Os transtornos dos últimos anos puseram à prova a fé tradicionalmente forte do povo irlandês. Mas proporcionaram também a oportunidade para uma renovação interior da Igreja neste país e indicaram novas formas de imaginar a sua vida e missão. «Deus é sempre novidade» e «impele-nos a partir sem cessar e a mover-nos para ir mais além do conhecido» (Exort. ap. Gaudete et exsultate, 135). Possais vós, com humildade e confiança na sua graça, discernir e empreender novos caminhos para estes tempos novos. Certamente, o forte sentido missionário enraizado na alma do vosso povo inspirar-vos-á sendas criativas para testemunhar a verdade do Evangelho e fazer crescer a comunidade dos crentes no amor de Cristo e no zelo pelo crescimento do seu Reino.

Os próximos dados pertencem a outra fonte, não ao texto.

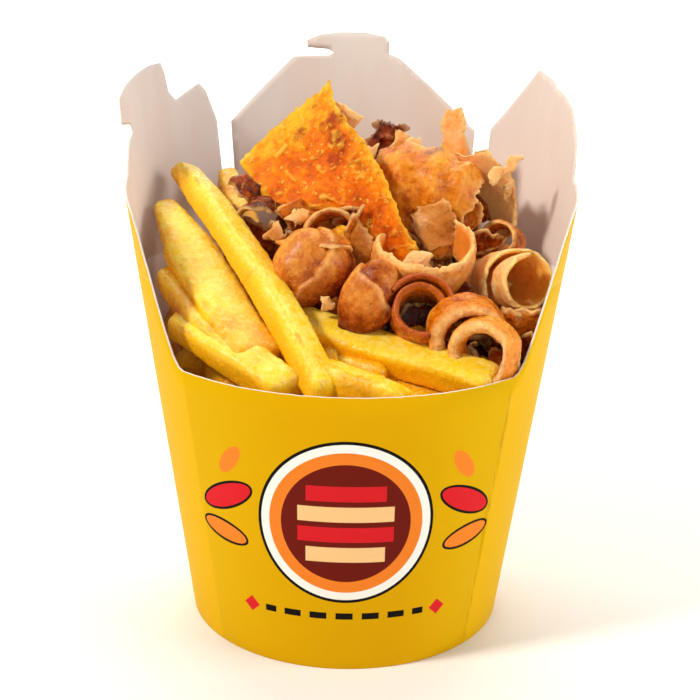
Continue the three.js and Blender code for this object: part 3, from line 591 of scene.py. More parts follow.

Possais, nos vossos esforços diários por ser pais e pastores da família de Deus neste país, ser sempre sustentados pela esperança que se baseia na verdade das palavras de Cristo e na certeza das suas promessas. Em todo o tempo e lugar, esta verdade torna-nos livres (cf. Jo 8, 32); possui um poder intrínseco próprio para convencer as mentes e atrair a ela os corações. Sempre que, vós e o vosso povo, vos sentirdes um pequeno rebanho exposto à desafios e dificuldades, não desanimeis. Como São João da Cruz nos ensina, é na noite escura que a luz da fé brilha mais pura nos nossos corações. E essa luz mostrará o caminho para a renovação da vida cristã na Irlanda nos anos futuros.

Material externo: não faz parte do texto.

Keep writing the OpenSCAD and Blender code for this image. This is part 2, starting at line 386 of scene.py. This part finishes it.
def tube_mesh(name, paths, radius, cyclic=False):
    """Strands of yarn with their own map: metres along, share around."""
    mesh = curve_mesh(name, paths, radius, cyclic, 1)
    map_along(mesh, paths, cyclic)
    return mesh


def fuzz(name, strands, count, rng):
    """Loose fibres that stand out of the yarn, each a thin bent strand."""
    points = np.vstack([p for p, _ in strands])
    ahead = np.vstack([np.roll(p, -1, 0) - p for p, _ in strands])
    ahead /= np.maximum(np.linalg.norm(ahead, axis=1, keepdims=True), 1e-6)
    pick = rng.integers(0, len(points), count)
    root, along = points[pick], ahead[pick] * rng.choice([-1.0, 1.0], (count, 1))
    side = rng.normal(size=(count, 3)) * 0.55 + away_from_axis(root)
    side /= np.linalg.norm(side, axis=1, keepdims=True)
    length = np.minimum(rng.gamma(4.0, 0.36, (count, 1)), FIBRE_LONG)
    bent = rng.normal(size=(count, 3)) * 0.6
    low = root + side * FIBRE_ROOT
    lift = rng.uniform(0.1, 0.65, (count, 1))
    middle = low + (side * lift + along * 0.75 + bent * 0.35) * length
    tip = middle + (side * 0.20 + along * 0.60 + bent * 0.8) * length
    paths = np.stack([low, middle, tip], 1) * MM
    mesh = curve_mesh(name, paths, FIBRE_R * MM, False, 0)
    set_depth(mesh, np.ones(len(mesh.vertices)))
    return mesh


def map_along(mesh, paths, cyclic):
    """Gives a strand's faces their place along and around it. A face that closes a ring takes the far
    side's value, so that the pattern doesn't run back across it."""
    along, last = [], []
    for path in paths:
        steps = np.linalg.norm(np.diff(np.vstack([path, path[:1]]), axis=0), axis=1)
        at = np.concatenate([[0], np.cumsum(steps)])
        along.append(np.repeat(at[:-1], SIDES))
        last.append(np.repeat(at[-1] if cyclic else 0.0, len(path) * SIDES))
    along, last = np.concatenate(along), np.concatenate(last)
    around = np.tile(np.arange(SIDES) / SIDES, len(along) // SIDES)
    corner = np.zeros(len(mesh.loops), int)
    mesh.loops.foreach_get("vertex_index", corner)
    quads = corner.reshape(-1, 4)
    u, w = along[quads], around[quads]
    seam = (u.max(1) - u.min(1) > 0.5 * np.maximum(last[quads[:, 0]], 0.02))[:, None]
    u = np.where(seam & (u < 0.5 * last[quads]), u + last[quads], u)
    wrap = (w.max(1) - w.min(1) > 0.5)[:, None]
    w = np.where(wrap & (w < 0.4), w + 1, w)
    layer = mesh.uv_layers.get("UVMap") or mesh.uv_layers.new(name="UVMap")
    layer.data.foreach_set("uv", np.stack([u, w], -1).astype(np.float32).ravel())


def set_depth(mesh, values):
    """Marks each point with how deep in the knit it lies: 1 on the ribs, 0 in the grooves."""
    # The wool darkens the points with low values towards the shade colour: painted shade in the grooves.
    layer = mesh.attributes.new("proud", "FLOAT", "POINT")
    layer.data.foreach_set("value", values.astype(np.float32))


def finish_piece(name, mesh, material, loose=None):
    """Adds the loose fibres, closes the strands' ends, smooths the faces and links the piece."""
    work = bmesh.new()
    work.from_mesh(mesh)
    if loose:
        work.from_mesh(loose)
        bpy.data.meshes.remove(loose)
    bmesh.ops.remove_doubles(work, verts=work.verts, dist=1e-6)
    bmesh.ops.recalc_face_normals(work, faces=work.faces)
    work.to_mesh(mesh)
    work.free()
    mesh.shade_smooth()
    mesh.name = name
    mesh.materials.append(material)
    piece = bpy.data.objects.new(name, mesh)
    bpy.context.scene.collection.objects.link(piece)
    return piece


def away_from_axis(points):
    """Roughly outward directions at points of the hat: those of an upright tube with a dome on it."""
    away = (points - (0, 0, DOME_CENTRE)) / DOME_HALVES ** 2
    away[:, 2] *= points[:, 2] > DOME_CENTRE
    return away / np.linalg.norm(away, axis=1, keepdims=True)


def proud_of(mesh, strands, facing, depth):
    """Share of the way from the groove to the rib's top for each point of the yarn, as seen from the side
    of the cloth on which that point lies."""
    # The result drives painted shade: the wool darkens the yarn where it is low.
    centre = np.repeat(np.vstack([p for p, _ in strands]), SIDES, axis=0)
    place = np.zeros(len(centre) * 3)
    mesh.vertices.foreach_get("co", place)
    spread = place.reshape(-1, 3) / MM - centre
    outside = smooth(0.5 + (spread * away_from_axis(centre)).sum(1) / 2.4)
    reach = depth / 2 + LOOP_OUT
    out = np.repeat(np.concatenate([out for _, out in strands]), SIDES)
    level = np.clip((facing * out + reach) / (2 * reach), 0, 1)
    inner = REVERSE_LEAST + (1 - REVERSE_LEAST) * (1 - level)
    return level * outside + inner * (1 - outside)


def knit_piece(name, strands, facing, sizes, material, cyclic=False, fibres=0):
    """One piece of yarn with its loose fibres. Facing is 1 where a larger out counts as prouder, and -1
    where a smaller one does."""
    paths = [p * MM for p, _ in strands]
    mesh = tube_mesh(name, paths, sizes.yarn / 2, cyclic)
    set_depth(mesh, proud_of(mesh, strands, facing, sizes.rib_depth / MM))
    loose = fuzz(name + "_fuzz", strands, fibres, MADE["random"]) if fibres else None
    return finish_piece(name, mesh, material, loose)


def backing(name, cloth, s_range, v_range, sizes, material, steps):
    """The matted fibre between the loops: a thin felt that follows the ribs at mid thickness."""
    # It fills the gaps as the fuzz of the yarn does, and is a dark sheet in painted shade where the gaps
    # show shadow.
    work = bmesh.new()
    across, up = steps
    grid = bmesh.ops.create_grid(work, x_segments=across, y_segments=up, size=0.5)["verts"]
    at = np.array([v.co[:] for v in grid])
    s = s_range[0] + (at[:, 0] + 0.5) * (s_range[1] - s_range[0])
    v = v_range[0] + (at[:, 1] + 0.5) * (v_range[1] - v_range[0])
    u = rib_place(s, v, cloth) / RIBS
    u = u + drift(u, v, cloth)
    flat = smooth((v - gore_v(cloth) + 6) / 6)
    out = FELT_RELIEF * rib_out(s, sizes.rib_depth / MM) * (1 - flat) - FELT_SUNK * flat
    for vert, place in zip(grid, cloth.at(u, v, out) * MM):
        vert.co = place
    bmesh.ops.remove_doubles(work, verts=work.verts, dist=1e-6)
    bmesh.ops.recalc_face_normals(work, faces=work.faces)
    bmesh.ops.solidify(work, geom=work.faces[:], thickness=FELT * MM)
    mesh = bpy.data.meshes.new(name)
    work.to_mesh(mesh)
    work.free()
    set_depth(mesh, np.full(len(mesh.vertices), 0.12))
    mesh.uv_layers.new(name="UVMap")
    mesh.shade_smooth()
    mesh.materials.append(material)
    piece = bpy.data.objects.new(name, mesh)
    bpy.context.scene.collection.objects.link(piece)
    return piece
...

Por fim, no espírito da comunhão eclesial, peço-vos que continueis a fomentar unidade e fraternidade entre vós e, juntamente com os líderes doutras comunidades cristãs, a trabalhar e rezar fervorosamente pela reconciliação e a paz entre todos os membros da família irlandesa.

Com estes pensamentos, queridos irmãos, asseguro-vos as minhas orações pelas vossas intenções e peço que vos lembreis de mim nas vossas. A todos vós e aos fiéis confiados à vossa solicitude pastoral, concedo a minha Bênção Apostólica, penhor de alegria e força no Senhor Jesus Cristo.